### TASK GOAL
Find the line containing "right-handed), size, materials, rigid" in the material below; copy that line and all following lines exactly.

Dataset rows
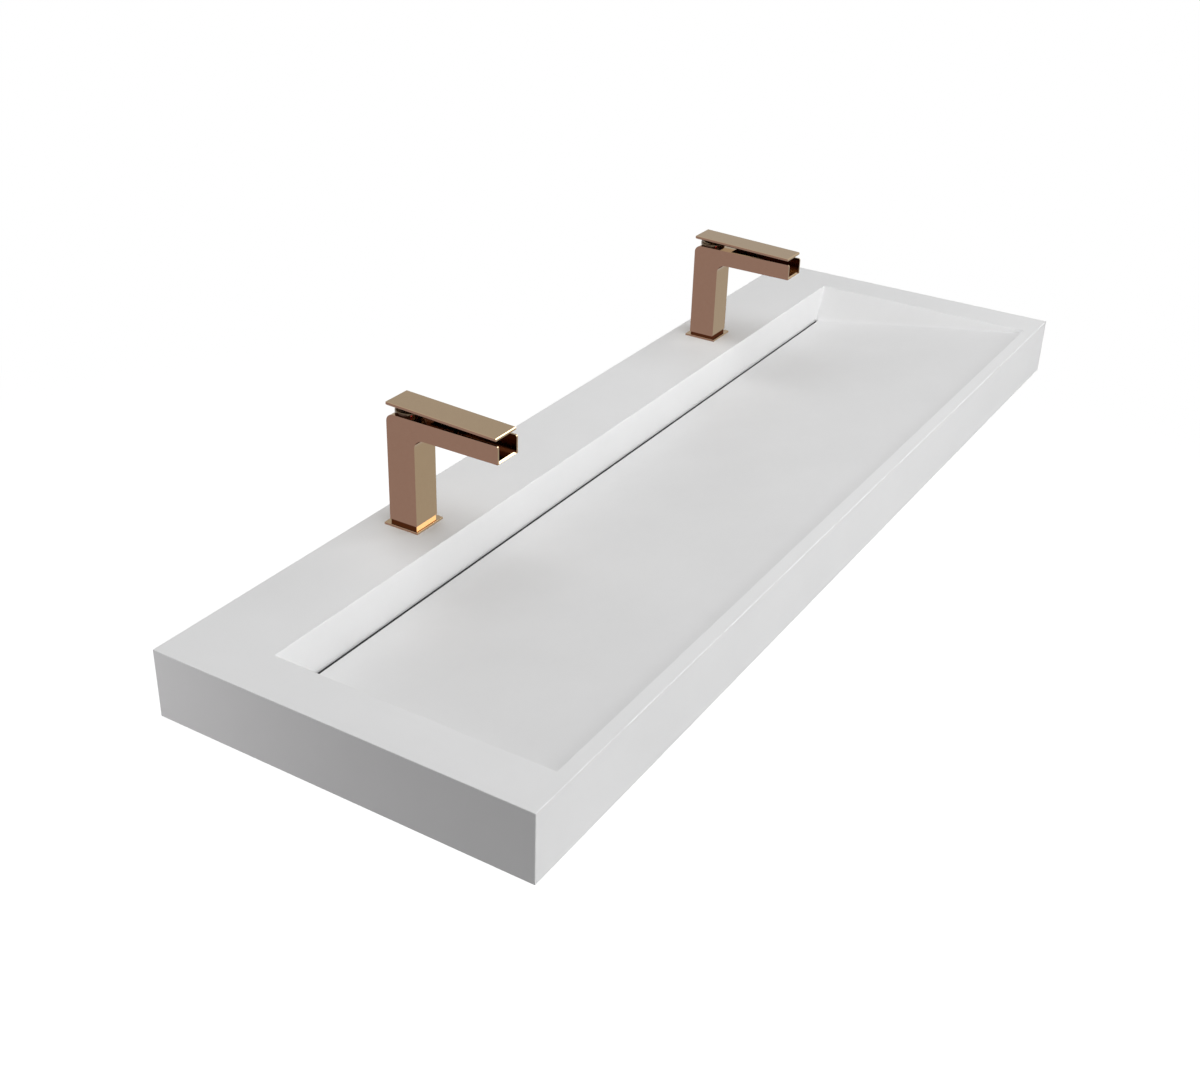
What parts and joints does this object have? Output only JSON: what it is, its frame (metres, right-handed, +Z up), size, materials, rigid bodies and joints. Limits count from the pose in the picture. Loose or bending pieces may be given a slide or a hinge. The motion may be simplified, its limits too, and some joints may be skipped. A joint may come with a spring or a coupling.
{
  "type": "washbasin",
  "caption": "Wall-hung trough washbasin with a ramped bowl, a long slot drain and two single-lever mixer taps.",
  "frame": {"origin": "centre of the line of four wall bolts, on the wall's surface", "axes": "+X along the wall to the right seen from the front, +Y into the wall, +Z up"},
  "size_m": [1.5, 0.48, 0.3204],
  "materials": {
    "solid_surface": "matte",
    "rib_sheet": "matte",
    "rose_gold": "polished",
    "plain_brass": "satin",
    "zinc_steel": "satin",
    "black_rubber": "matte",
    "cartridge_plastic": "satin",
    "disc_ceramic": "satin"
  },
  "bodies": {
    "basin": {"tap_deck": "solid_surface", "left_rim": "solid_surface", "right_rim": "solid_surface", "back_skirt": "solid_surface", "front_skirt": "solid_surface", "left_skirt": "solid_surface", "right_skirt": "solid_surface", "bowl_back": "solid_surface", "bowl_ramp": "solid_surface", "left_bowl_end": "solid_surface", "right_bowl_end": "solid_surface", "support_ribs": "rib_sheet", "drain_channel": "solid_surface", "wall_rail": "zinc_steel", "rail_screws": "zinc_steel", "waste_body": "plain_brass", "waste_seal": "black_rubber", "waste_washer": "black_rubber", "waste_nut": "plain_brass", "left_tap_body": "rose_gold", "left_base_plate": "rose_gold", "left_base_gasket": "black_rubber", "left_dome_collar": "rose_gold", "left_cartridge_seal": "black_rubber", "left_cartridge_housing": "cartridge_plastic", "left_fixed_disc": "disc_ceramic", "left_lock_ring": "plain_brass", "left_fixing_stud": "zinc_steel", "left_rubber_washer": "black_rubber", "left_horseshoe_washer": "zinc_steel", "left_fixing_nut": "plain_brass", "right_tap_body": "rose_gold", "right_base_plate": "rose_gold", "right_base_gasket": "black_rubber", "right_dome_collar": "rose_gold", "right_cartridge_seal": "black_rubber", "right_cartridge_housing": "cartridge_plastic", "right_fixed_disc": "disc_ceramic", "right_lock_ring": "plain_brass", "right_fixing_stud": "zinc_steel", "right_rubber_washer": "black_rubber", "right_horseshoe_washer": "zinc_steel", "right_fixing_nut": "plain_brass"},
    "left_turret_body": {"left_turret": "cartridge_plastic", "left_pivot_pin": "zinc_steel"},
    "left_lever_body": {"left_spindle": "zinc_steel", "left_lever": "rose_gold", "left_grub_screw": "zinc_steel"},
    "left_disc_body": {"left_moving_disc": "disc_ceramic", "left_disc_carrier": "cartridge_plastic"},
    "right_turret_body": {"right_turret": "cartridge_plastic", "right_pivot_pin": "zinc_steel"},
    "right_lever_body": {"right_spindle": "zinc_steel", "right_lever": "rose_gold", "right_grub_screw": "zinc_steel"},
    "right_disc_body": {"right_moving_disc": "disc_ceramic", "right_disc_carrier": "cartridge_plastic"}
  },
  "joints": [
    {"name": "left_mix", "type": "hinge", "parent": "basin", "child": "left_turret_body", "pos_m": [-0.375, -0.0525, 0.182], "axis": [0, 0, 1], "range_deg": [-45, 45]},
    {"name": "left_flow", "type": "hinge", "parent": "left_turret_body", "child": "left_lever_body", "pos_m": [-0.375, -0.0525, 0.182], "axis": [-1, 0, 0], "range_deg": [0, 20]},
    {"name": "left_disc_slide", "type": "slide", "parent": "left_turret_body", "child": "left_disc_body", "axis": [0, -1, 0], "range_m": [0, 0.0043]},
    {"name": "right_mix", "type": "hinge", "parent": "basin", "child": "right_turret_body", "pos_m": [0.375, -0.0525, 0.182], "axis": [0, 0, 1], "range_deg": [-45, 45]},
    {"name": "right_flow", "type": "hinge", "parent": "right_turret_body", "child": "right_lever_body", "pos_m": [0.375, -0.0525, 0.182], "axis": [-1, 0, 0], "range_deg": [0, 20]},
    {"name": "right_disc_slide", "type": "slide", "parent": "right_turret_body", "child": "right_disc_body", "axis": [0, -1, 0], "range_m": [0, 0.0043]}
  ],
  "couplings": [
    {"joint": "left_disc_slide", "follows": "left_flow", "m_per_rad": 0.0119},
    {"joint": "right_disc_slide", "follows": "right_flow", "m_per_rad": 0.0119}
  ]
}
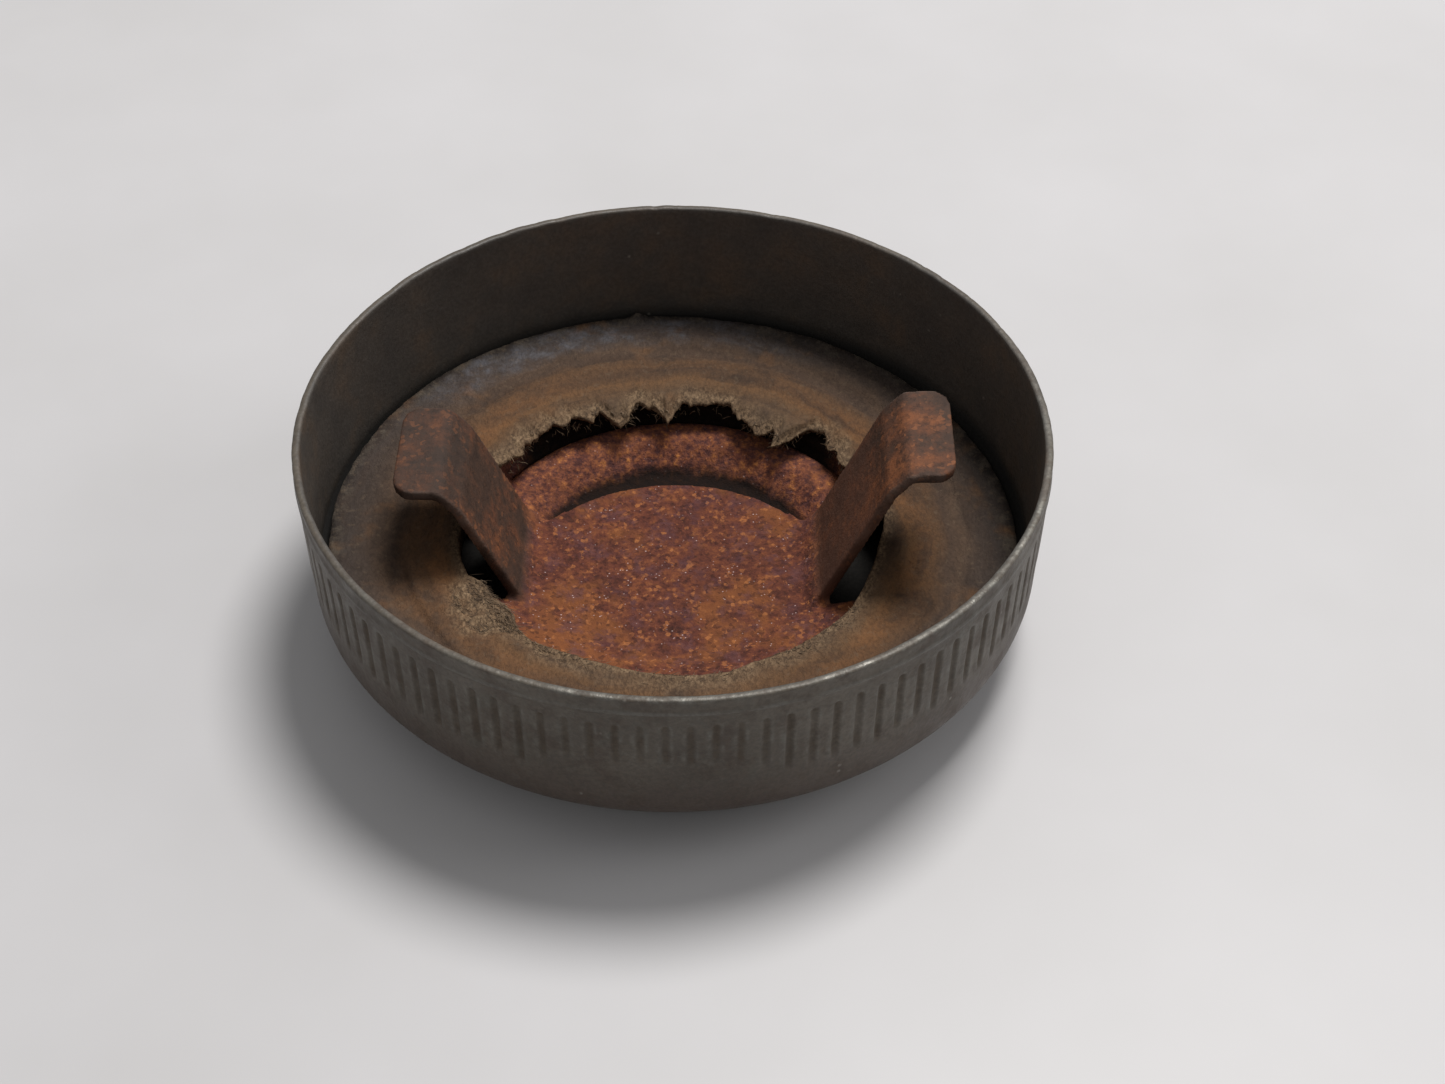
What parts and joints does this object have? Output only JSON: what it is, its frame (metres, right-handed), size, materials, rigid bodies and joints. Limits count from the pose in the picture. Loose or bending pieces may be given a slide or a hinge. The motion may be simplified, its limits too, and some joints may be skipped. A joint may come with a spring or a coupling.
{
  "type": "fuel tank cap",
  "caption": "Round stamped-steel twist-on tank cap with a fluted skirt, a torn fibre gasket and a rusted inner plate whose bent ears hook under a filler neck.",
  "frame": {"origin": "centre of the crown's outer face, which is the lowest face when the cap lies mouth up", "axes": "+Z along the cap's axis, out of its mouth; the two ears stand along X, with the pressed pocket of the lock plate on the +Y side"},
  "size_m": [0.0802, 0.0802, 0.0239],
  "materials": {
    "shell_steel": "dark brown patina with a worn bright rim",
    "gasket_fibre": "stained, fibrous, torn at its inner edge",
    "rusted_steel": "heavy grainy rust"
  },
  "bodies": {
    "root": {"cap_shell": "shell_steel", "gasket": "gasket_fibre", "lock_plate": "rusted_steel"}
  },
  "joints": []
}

### WRITTEN ANSWER
What parts and joints does this object have? Output only JSON: what it is, its frame (metres, right-handed), size, materials, rigid bodies and joints. Limits count from the pose in the picture. Loose or bending pieces may be given a slide or a hinge. The motion may be simplified, its limits too, and some joints may be skipped. A joint may come with a spring or a coupling.
{
  "type": "fuel tank cap",
  "caption": "Round stamped-steel twist-on tank cap with a fluted skirt, a torn fibre gasket and a rusted inner plate whose bent ears hook under a filler neck.",
  "frame": {"origin": "centre of the crown's outer face, which is the lowest face when the cap lies mouth up", "axes": "+Z along the cap's axis, out of its mouth; the two ears stand along X, with the pressed pocket of the lock plate on the +Y side"},
  "size_m": [0.0802, 0.0802, 0.0239],
  "materials": {
    "shell_steel": "dark brown patina with a worn bright rim",
    "gasket_fibre": "stained, fibrous, torn at its inner edge",
    "rusted_steel": "heavy grainy rust"
  },
  "bodies": {
    "root": {"cap_shell": "shell_steel", "gasket": "gasket_fibre", "lock_plate": "rusted_steel"}
  },
  "joints": []
}